→ Short task: Repeat exactly the lines between and including those that contain "build_stop_peg(worn, stand)" and "if empty is". Output no other line.

→ Dataset excerpt:
┄┄┄┄┄┄

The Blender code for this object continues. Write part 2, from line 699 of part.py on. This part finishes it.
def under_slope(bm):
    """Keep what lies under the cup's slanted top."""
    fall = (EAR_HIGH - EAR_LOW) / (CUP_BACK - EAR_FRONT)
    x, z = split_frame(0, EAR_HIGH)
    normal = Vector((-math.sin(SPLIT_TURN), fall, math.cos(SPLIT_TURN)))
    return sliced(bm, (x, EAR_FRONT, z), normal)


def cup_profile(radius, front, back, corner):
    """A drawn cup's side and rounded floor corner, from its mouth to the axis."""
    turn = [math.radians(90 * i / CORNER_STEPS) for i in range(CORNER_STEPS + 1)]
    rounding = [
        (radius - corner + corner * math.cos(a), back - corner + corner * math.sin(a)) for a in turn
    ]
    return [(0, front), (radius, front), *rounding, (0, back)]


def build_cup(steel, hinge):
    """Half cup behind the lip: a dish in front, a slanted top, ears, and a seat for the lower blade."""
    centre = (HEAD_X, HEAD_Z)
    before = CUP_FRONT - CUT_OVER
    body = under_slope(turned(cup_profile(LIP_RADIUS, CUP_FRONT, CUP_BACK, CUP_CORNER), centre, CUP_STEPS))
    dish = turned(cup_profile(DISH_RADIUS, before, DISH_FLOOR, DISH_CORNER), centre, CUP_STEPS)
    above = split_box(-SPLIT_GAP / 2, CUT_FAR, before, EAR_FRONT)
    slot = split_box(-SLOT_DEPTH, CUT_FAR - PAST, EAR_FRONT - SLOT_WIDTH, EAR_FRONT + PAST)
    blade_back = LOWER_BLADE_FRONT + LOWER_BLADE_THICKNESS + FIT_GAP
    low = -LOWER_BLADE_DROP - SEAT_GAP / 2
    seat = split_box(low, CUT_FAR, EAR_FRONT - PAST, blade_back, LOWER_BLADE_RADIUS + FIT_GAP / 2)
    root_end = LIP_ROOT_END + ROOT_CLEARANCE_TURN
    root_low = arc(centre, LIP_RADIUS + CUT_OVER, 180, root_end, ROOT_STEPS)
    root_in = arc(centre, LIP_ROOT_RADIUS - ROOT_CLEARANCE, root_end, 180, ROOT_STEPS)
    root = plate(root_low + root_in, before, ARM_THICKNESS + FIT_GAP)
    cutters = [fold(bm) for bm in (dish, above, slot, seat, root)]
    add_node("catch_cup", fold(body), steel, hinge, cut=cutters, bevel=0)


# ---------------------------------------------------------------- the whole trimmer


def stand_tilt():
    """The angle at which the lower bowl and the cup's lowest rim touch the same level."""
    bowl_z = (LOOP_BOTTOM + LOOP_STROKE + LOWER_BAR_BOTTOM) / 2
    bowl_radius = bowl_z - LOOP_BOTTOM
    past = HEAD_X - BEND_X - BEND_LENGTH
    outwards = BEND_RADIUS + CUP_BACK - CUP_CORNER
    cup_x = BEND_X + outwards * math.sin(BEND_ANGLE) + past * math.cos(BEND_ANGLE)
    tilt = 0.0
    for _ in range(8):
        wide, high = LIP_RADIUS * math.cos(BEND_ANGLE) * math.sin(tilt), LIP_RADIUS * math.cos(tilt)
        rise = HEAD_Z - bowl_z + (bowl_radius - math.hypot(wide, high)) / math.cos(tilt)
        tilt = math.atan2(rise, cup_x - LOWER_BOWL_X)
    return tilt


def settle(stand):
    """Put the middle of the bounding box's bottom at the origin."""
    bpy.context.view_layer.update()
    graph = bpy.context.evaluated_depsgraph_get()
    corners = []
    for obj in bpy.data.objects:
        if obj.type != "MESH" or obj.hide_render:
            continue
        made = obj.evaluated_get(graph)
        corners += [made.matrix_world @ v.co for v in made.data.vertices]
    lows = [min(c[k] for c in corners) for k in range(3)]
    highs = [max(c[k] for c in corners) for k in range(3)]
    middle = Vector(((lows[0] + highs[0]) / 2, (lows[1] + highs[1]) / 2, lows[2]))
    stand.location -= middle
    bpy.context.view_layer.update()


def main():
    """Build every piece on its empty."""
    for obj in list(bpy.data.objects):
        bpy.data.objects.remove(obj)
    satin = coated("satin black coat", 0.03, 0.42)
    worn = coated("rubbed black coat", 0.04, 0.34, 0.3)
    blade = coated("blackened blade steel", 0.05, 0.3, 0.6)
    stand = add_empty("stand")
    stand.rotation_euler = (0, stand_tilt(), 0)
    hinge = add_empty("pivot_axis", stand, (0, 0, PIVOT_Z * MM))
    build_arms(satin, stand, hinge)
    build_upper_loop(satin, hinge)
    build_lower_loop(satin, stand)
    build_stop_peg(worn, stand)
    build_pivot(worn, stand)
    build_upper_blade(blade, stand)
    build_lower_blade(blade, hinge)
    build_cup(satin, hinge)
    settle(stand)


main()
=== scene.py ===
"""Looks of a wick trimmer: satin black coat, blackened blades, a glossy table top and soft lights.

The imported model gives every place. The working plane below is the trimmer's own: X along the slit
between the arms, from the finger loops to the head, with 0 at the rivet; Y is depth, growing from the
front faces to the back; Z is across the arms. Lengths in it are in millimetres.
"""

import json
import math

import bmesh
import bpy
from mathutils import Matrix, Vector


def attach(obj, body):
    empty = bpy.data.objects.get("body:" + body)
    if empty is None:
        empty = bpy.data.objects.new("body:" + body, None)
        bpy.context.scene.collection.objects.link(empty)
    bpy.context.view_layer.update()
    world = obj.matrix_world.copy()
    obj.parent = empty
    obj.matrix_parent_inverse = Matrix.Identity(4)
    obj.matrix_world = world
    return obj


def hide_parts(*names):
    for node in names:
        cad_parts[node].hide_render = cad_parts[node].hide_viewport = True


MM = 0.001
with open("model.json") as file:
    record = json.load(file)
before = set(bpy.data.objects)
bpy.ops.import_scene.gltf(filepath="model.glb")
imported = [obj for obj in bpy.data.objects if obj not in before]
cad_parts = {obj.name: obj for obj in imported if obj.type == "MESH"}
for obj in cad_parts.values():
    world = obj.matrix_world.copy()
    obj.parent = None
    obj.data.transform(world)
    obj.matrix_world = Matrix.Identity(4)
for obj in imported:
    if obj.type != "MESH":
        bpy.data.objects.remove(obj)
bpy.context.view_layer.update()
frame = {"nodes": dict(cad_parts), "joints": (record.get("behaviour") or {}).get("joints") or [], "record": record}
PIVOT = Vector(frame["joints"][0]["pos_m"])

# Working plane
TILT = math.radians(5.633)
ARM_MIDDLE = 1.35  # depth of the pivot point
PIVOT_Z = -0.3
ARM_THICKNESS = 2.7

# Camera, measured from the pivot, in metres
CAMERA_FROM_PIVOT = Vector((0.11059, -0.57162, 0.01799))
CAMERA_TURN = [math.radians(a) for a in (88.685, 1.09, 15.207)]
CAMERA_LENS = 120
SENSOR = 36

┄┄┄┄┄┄

→ Output for this task:
    build_stop_peg(worn, stand)
    build_pivot(worn, stand)
    build_upper_blade(blade, stand)
    build_lower_blade(blade, hinge)
    build_cup(satin, hinge)
    settle(stand)


main()
=== scene.py ===
"""Looks of a wick trimmer: satin black coat, blackened blades, a glossy table top and soft lights.

The imported model gives every place. The working plane below is the trimmer's own: X along the slit
between the arms, from the finger loops to the head, with 0 at the rivet; Y is depth, growing from the
front faces to the back; Z is across the arms. Lengths in it are in millimetres.
"""

import json
import math

import bmesh
import bpy
from mathutils import Matrix, Vector


def attach(obj, body):
    empty = bpy.data.objects.get("body:" + body)
    if empty is None:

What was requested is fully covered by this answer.